Le synchrétisme entre religion catholique et rites mayas est ici à son comble. Le dimanche et lors des fêtes, l'église est décorée avec de grandes guirlandes d'aiguilles de pin. Le lundi, jour de notre visite, les guirlandes sont enlevées et l'église balayée de son tapis d'aiguilles qui jonchent le sol et en font un espace hautement périlleux car glissant à souhait ! A l'extérieur, on trouve partout des croix - qui à l'origine indiquent bien sûr les 4 points cardinaux - avec un arbre, le plus souvent un pin, représentant l'arbre de vie.

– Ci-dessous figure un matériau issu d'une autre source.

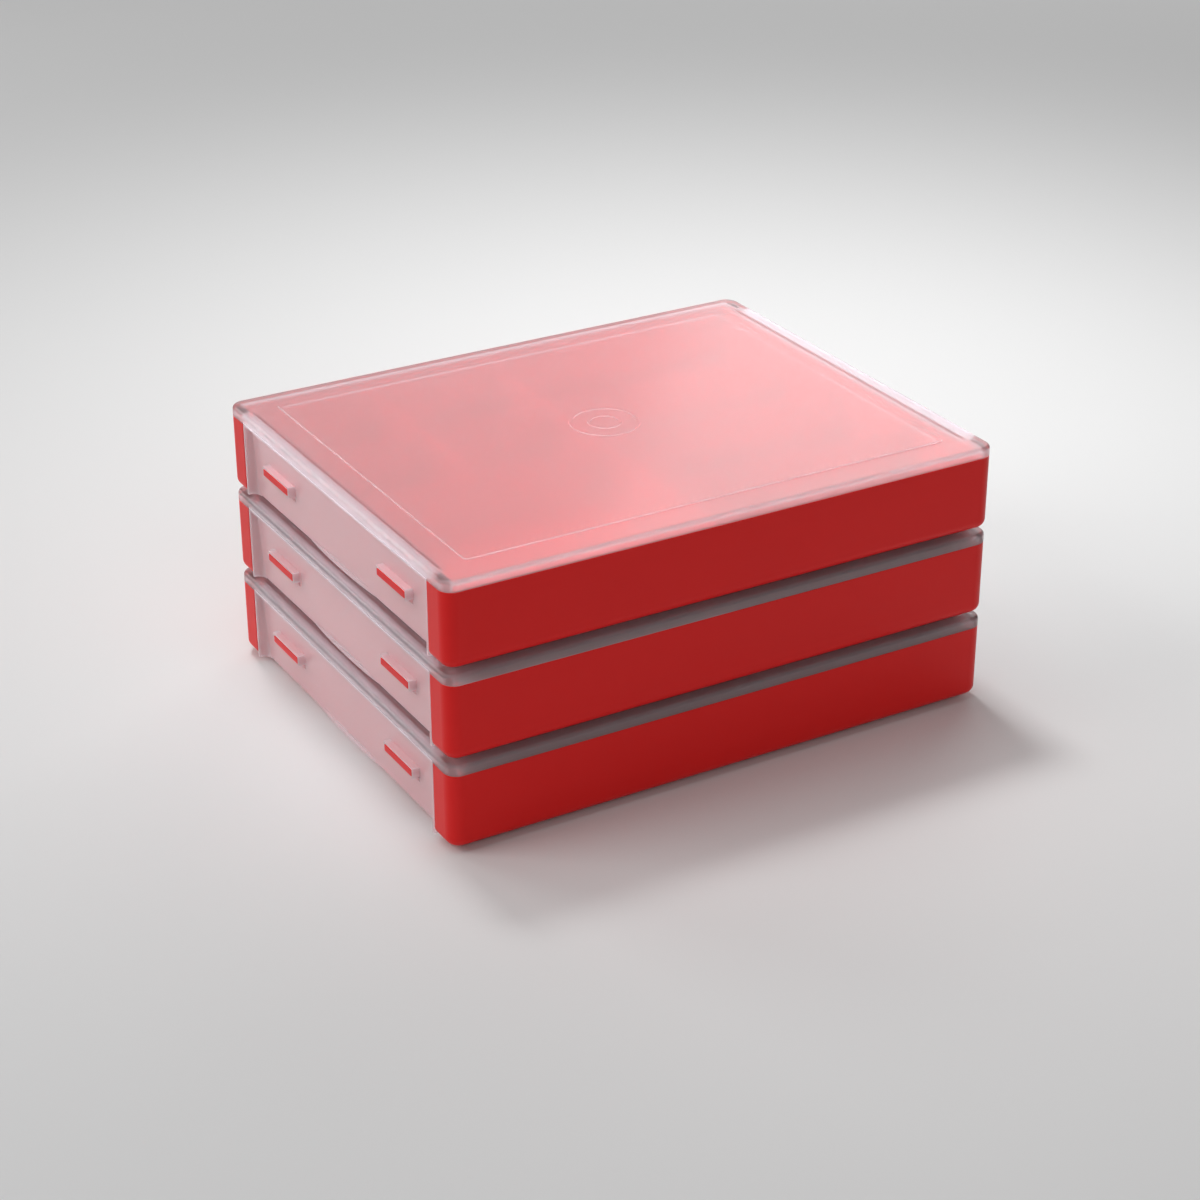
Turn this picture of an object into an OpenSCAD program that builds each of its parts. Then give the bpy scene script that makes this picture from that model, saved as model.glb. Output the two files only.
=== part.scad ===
/* [Stack] */
// Length of a tray, along X
tray_length = 195; // [170:1:240]
// Depth of a tray, along Y
tray_depth = 155; // [130:1:200]
// Height of a tray's body, from the underside of its floor to its rim
body_height = 25; // [24:0.5:28]
// Height of the ring that a tray stands on
foot_height = 1.7; // [1.2:0.1:2.5]

/* [Tray] */
// Thickness of the long walls
wall = 1.8; // [1.4:0.1:2.2]
// Thickness of the floor
floor_thickness = 1.5; // [1.2:0.1:2]
// Radius of the upright corners
corner_radius = 4.5; // [4:0.5:6]
// Radius of the lower edge
lower_edge_radius = 3; // [2:0.5:4]
// Thickness of the walls between compartments
partition_wall = 1.2; // [0.8:0.1:1.6]
// How far the walls between compartments stop below the rim
partition_drop = 5; // [1:0.5:10]

/* [Lid] */
// Height of the lid's edge band
lid_height = 3.5; // [3.2:0.1:4]
// Thickness of the lid's plate
plate_thickness = 2; // [1.6:0.1:2.2]
// Height of the raised panel on the lid
panel_height = 0.5; // [0.3:0.1:0.8]
// Width of the flat margin around the raised panel, at the long sides
panel_margin = 10.9; // [10:0.5:14]

/* [End flaps] */
// Width of the recess that a flap lies in
recess_width = 132.6; // [110:1:134]
// Gap between each end of a flap and the recess
flap_end_gap = 0.5; // [0.4:0.1:1]
// Distance between the middles of the two lugs of one end
lug_pitch = 83.5; // [70:0.5:90]
// Width of a lug
lug_width = 18.3; // [12:0.1:20]
// Thickness of a lug
lug_thickness = 2.1; // [1.6:0.1:2.4]
// Width of the pull lip in the middle of a flap's lower edge
lip_width = 46; // [30:1:50]

/* [Hidden] */
boxes = 3;
PIECES = ["tray", "partition", "lid", "hinge_left", "hinge_right", "flap_left", "flap_right"];
$fn = 48;
eps = 0.01;
overcut = 1;

// Levels above the surface that a box stands on
rim_z = foot_height + body_height;
lid_z = rim_z + lid_height;
floor_z = foot_height + floor_thickness;
plate_z = lid_z - plate_thickness;
pitch = lid_z;

half_length = tray_length / 2;
half_depth = tray_depth / 2;
half_recess = recess_width / 2;

// End wall behind a flap: it leans in towards the floor
end_wall = 1.3;
end_wall_rim_x = half_length - 3.95;
end_wall_lean = 0.8;
inner_x = end_wall_rim_x - end_wall;
inner_y = half_depth - wall;
end_wall_floor_x = end_wall_rim_x - end_wall_lean;

// Corner posts beside a flap
post_wall = 1.5;
pocket_rise = 1;
pocket_floor_z = floor_z + pocket_rise;

// Foot ring, which drops around the raised panel of the lid below
panel_end_margin = 12.3;
panel_x = half_length - panel_end_margin;
panel_y = half_depth - panel_margin;
panel_radius = 1.5;
foot_clearance = 0.7;
foot_width = 2;
foot_radius = 3.5;

// Lid: a plate with a skirt round it, cut short above each flap to leave room for its hinge
lid_edge_radius = 1.2;
lid_skirt = 1.5;
lid_pocket_radius = corner_radius - lid_skirt;
skirt_end_height = 2.95;
skirt_end_z = lid_z - skirt_end_height;
emboss_inset = 1;
stud_gap = 0.3;
stud_depth = 6;
ring_height = 0.3;
ring_width = 1;
ring_radii = [5.5, 11.5];

// Living hinge between the lid's skirt and a flap, flush with the outside
film_x = half_length - 0.05;
film_width = 0.4;
film_height = 0.3;
film_low_z = skirt_end_z - film_height;

// Flap section, from the hinge ledge down
half_flap = half_recess - flap_end_gap;
flap_clearance = 0.3;
flap_back_x = end_wall_rim_x + flap_clearance;
ledge_height = 0.55;
ledge_low_z = film_low_z - ledge_height;
face_top_x = half_length - 2.1;
face_low_x = half_length - 3.2;
flap_low_z = foot_height + 0.3;
flap_low_lead = 0.4;
flange_width = 1;
lip_reach = 0.9;
lip_height = 1.4;
lip_root = 0.2;

// Lugs and the hooded slots over them
lug_drop = 13.8;
lug_top_z = lid_z - lug_drop;
lug_low_z = lug_top_z - lug_thickness;
slot_gap = 0.3;
slot_room = 2.7;
slot_low_z = lug_low_z - slot_room;
slot_depth = 5;
hood_wall = 0.5;
hood_depth = 2.6;
hood_inset = 0.1;
hood_x = half_length - hood_inset;
hood_room = 0.6;
hood_low_z = lug_low_z - hood_room;

// Rectangle centred on the origin with rounded corners
module rounded_plan(half_x, half_y, r) {
    union() {
        square([2 * half_x, 2 * (half_y - r)], center = true);
        square([2 * (half_x - r), 2 * half_y], center = true);
        for (sx = [-1, 1], sy = [-1, 1])
            translate([sx * (half_x - r), sy * (half_y - r)])
                circle(r);
    }
}

// Half section of a slab, from its axis out, with its lower outer edge rounded
module slab_edge(half_width, height, r) {
    union() {
        translate([0, r])
            square([half_width, height - r]);
        square([half_width - r, height]);
        translate([half_width - r, r])
            intersection() {
                circle(r);
                translate([0, -r])
                    square(r);
            }
    }
}

// Section of a slab with both of its lower edges rounded
module slab_section(half_width, height, r) {
    for (s = [0, 1])
        mirror([s, 0])
            slab_edge(half_width, height, r);
}

// Section, standing in the XZ plane, drawn out along Y
module along_y(length) {
    rotate([90, 0, 0])
        linear_extrude(length, center = true)
            children();
}

// Section, standing in the YZ plane, drawn out along X
module along_x(length) {
    rotate([90, 0, 90])
        linear_extrude(length, center = true)
            children();
}

// Both ends: the second is the first turned half way round
module both_ends() {
    for (a = [0, 180])
        rotate([0, 0, a])
            children();
}

// Slab with rounded upright edges, whose lower edge is rounded all the way round
module rounded_slab(height, r) {
    union() {
        along_y(2 * (half_depth - corner_radius))
            slab_section(half_length, height, r);
        along_x(2 * (half_length - corner_radius))
            slab_section(half_depth, height, r);
        for (sx = [-1, 1], sy = [-1, 1])
            translate([sx * (half_length - corner_radius), sy * (half_depth - corner_radius)])
                rotate_extrude()
                    slab_edge(corner_radius, height, r);
    }
}

// Solid outer form of a tray
module tray_form() {
    translate([0, 0, foot_height])
        rounded_slab(body_height, lower_edge_radius);
}

// Recess for a flap: everything outside the leaning end wall
module flap_recess() {
    along_y(recess_width)
        polygon([
            [end_wall_floor_x, foot_height - overcut],
            [half_length + overcut, foot_height - overcut],
            [half_length + overcut, rim_z + overcut],
            [end_wall_rim_x, rim_z + overcut]
        ]);
}

// Hollow of the tray, up to a given level, between its long walls and its leaning end walls
module tray_hollow(top) {
    floor_x = inner_x - end_wall_lean;
    top_x = floor_x + end_wall_lean * (top - floor_z) / (rim_z - floor_z);
    along_y(2 * inner_y)
        polygon([[-floor_x, floor_z], [floor_x, floor_z], [top_x, top], [-top_x, top]]);
}

// Open pocket inside the corner post at +X, +Y
module post_pocket() {
    low_x = end_wall_rim_x;
    low_y = half_recess + post_wall;
    translate([low_x, low_y, pocket_floor_z])
        cube([half_length - post_wall - low_x, inner_y - low_y, body_height]);
}

module lug() {
    root_x = end_wall_floor_x;
    for (s = [-1, 1])
        translate([root_x, s * lug_pitch / 2 - lug_width / 2, lug_low_z])
            cube([half_length - root_x, lug_width, lug_thickness]);
}

module foot_ring() {
    inside_x = panel_x + foot_clearance;
    inside_y = panel_y + foot_clearance;
    linear_extrude(foot_height + eps)
        difference() {
            rounded_plan(inside_x + foot_width, inside_y + foot_width, foot_radius);
            rounded_plan(inside_x, inside_y, panel_radius);
        }
}

module tray() {
    color("firebrick") {
        difference() {
            tray_form();
            both_ends()
                flap_recess();
            tray_hollow(rim_z + overcut);
            both_ends()
                for (s = [0, 1])
                    mirror([0, s, 0])
                        post_pocket();
        }
        both_ends()
            lug();
        foot_ring();
    }
}

// One wall between compartments, standing on the floor of the tray
module partition_plate(x0, x1, y0, y1) {
    half = partition_wall / 2;
    translate([x0 - half, y0 - half, floor_z])
        cube([x1 - x0 + partition_wall, y1 - y0 + partition_wall, rim_z - partition_drop - floor_z]);
}

// Walls between compartments: four small at one back corner, one large, four long
module partition() {
    row = inner_y / 2;
    column = inner_x / 2;
    color("indianred")
        intersection() {
            union() {
                partition_plate(-inner_x, inner_x, 0, 0);
                partition_plate(-inner_x, inner_x, row, row);
                partition_plate(0, inner_x, -row, -row);
                partition_plate(0, 0, -inner_y, inner_y);
                partition_plate(-column, -column, 0, inner_y);
            }
            tray_hollow(rim_z);
        }
}

// Solid outer form of the lid, rounded along its upper edge
module lid_form() {
    translate([0, 0, lid_z])
        mirror([0, 0, 1])
            rounded_slab(lid_height, lid_edge_radius);
}

// Stud under each corner of the lid, which drops into the post below with a gap all round
module corner_studs() {
    low_x = end_wall_rim_x + stud_gap;
    low_y = half_recess + post_wall + stud_gap;
    for (sx = [0, 1], sy = [0, 1])
        mirror([sx, 0, 0])
            mirror([0, sy, 0])
                translate([low_x, low_y, rim_z - stud_depth])
                    cube([
                        half_length - post_wall - stud_gap - low_x,
                        inner_y - stud_gap - low_y,
                        stud_depth + plate_z - rim_z + eps
                    ]);
}

// Hollow under the lid's plate, deeper behind the raised panel
module lid_pocket() {
    translate([0, 0, rim_z - overcut])
        linear_extrude(plate_z - rim_z + overcut)
            rounded_plan(half_length - lid_skirt, inner_y, lid_pocket_radius);
    translate([0, 0, plate_z - eps])
        linear_extrude(panel_height + eps)
            rounded_plan(panel_x - emboss_inset, panel_y - emboss_inset, panel_radius);
}

// Rib under the lid that rests along the rim of the end wall at +X
module end_rib() {
    translate([inner_x, -half_recess, rim_z])
        cube([end_wall, recess_width, plate_z - rim_z + eps]);
}

module lid() {
    color("mistyrose") {
        difference() {
            union() {
                lid_form();
                translate([0, 0, lid_z - eps])
                    linear_extrude(panel_height + eps)
                        rounded_plan(panel_x, panel_y, panel_radius);
                for (r = ring_radii)
                    translate([0, 0, lid_z + panel_height - eps])
                        linear_extrude(ring_height + eps)
                            difference() {
                                circle(r);
                                circle(r - ring_width);
                            }
            }
            lid_pocket();
            both_ends()
                translate([half_length - 2 * lid_skirt, -half_recess, rim_z - overcut])
                    cube([3 * lid_skirt, recess_width, skirt_end_z - rim_z + overcut]);
        }
        corner_studs();
        both_ends()
            end_rib();
    }
}

// Thin film that joins the lid's skirt to a flap, at the +X end
module hinge_film() {
    color("mistyrose")
        translate([film_x - film_width, -half_flap, film_low_z])
            cube([film_width, 2 * half_flap, skirt_end_z - film_low_z]);
}

// Section of a flap at the +X end, without its hoods: a ledge under the film, and a leaning wall
module flap_section() {
    polygon([
        [flap_back_x, film_low_z],
        [film_x, film_low_z],
        [film_x, ledge_low_z],
        [face_top_x, ledge_low_z],
        [face_low_x, flap_low_z + flap_low_lead],
        [face_low_x - flap_low_lead, flap_low_z],
        [end_wall_floor_x + flap_clearance, flap_low_z],
        [flap_back_x, rim_z]
    ]);
}

// Flange down each end of a flap, flush with the corner posts, with a cove up to the face
module flap_flange() {
    cove = film_x - face_low_x;
    root_y = half_flap - flange_width;
    for (s = [0, 1])
        mirror([0, s, 0])
            translate([0, 0, flap_low_z])
                linear_extrude(ledge_low_z - flap_low_z + eps)
                    difference() {
                        translate([flap_back_x, root_y - cove])
                            square([film_x - flap_back_x, cove + flange_width]);
                        translate([film_x, root_y - cove])
                            circle(cove);
                    }
}

// Pull lip: a shallow arc along the lower edge
module pull_lip() {
    r = (pow(lip_width / 2, 2) + pow(lip_reach, 2)) / (2 * lip_reach);
    translate([face_low_x - lip_root, 0, flap_low_z])
        linear_extrude(lip_height)
            intersection() {
                translate([lip_reach - r, 0])
                    circle(r, $fn = 360);
                translate([0, -lip_width / 2])
                    square([lip_reach, lip_width]);
            }
}

// Collar over one lug, open below: its outer form, or the slot inside it
module hood(inner) {
    grow = inner ? 0 : hood_wall;
    width = lug_width + 2 * (slot_gap + grow);
    low = inner ? slot_low_z : hood_low_z;
    top = lug_top_z + slot_gap + grow;
    depth = inner ? slot_depth : hood_depth;
    reach = inner ? overcut : 0;
    translate([hood_x - depth, -width / 2, low])
        cube([depth + reach, width, top - low]);
}

// A flap at the +X end
module flap() {
    color("mistyrose")
        difference() {
            union() {
                along_y(2 * half_flap)
                    flap_section();
                flap_flange();
                pull_lip();
                for (s = [-1, 1])
                    translate([0, s * lug_pitch / 2, 0])
                        hood(false);
            }
            for (s = [-1, 1])
                translate([0, s * lug_pitch / 2, 0])
                    hood(true);
        }
}

// Places a sub-part in box k, counted from the bottom
module in_box(k) {
    translate([0, 0, (k - 1) * pitch])
        children();
}

module left_end() {
    rotate([0, 0, 180])
        children();
}

for (k = [1 : boxes]) {
    in_box(k) tray();
    in_box(k) partition();
    in_box(k) lid();
    in_box(k) left_end() hinge_film();
    in_box(k) hinge_film();
    in_box(k) left_end() flap();
    in_box(k) flap();
}
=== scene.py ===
import math

import bpy
from mathutils import Matrix, Vector


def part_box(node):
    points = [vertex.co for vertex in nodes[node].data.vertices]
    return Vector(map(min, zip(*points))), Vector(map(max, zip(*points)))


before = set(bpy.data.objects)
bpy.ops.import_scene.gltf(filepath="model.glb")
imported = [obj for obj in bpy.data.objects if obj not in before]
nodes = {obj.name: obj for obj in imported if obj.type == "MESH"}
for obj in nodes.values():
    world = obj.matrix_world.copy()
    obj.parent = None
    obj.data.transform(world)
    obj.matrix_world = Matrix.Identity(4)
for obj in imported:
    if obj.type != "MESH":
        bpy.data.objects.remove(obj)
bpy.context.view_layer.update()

MM = 0.001
BOXES = (1, 2, 3)
WHITE = (1, 1, 1, 1)
PALE_GREY = (0.76, 0.76, 0.76, 1)

# Points closer than WELD_GAP are merged and faces that meet at less than FLAT_ANGLE
# are joined. Then the edges sharper than SHARP_ANGLE are rounded.
WELD_GAP = 1e-6
FLAT_ANGLE = math.radians(0.5)
SHARP_ANGLE = math.radians(35)

# How far the edges of each kind of piece are rounded
TRAY_EDGE = 0.25 * MM
WALL_EDGE = 0.2 * MM
LID_EDGE = 0.2 * MM
HINGE_EDGE = 0.05 * MM
FLAP_EDGE = 0.12 * MM


# ---------------------------------------------------------------- materials

def new_material(name):
    """An empty node material, with its tree, principled shader and output."""
    material = bpy.data.materials.new(name)
    material.use_nodes = True
    tree = material.node_tree
    tree.nodes.clear()
    shader = tree.nodes.new("ShaderNodeBsdfPrincipled")
    output = tree.nodes.new("ShaderNodeOutputMaterial")
    tree.links.new(shader.outputs["BSDF"], output.inputs["Surface"])
    return material, tree, shader, output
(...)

Il est strictement interdit de prendre des photos à l'intérieur de l'église. Pour y entrer on doit d'ailleurs prendre son billet de l'autre côté de la place - je vais garder ce document précieusement car il contient mon nom, la date de ma visite et ma nationalité....  qui, pour la première fois, est mexicaine, car ainsi en a décidé le jeune homme derrière son comptoir !

A l'intérieur de l'église, les saints et saintes, une Mère de Dieu toute de noir vétue, sublime, et le bon Saint Jean Baptiste. Je vais vite acheter quatre bougies pour offrandes dans le petit magasin à côté de l'église. Saint Nicolas va en recevoir une - il encourage la simplicité, l'humilité et la certitude qu'il y aura toujours 'assez' de tout; Saint Michel me libérera des anciennes rancoeurs et douleurs, tandis que Saint Jean m'assurera une magnifique renaissance ! La dernière sera pour la grande Mère, bien sûr.
Il règne une atmosphère incroyable : devant certains saints, derrière mais aussi tout à l'avant de l'église des groupes de personnes entourent un curandero ou une curandera qui officie, autrement dit qui est en train de faire un rituel de guérison dans la plus pure tradition maya, en ajoutant juste les saints parmi les ancêtres et esprits dans les litanies et oraisons. Parfois ils ne sont que deux, la guérisseuse et sa cliente, parfois des familles entières sont rassemblées, enfants compris. Le nombre et la couleur des bougies que l'on plante à même le sol varient en fonction des demandes et des problèmes. Les récitations engendrent une transe, parfois elles se font cri, d'autres fois murmure intense. Encouragés par du Coca et d'autres boissons gazeuses, les rots fusent, car c'est ainsi que les guérisseurs font déguerpir les mauvais esprits. Le copal abonde, résine au parfum capiteux servant d'encens, fumée, effluves, sons ne font plus qu'un et la tête me tourne. Les guérisseuses passent maintenant des bouquets de basilic et des poulets encore vivants sur les bougies pour les purifier. Puis sans un bruit, elles sacrifient le poulet qui absorbe toutes les énergies négatives de la patiente, en pleine église de San Juan.......
Une fois le rituel terminé, on discute des affaires courantes, la vie continue, les enfants jouent à faire des glissades sur les aiguilles de pin et on repart avec le poulet mort, la bouteille vide et le basilic fané.



Dehors, sur la grande place, le marché offre un mélange de fruits et légumes et d'artisanat. Les femmes portent de longues jupes noires en laine épaisse toute touffue, comme une toison vivante. Par-dessus une grosse ceinture pour tenir la jupe qui est en fait un tuyau de tissus, et un huipil dont les spécialistes savent décrypter l'origine en fonction des couleurs et du type de broderie. Chaque village a sa spécificité. Des hommes sont rassemblés qui portent des casaques noires ou blanches faites de la même manière et de gros bâtons : ce sont les policiers de la communauté. Nous avons été averties : mieux vaut ne pas les prendre en photo.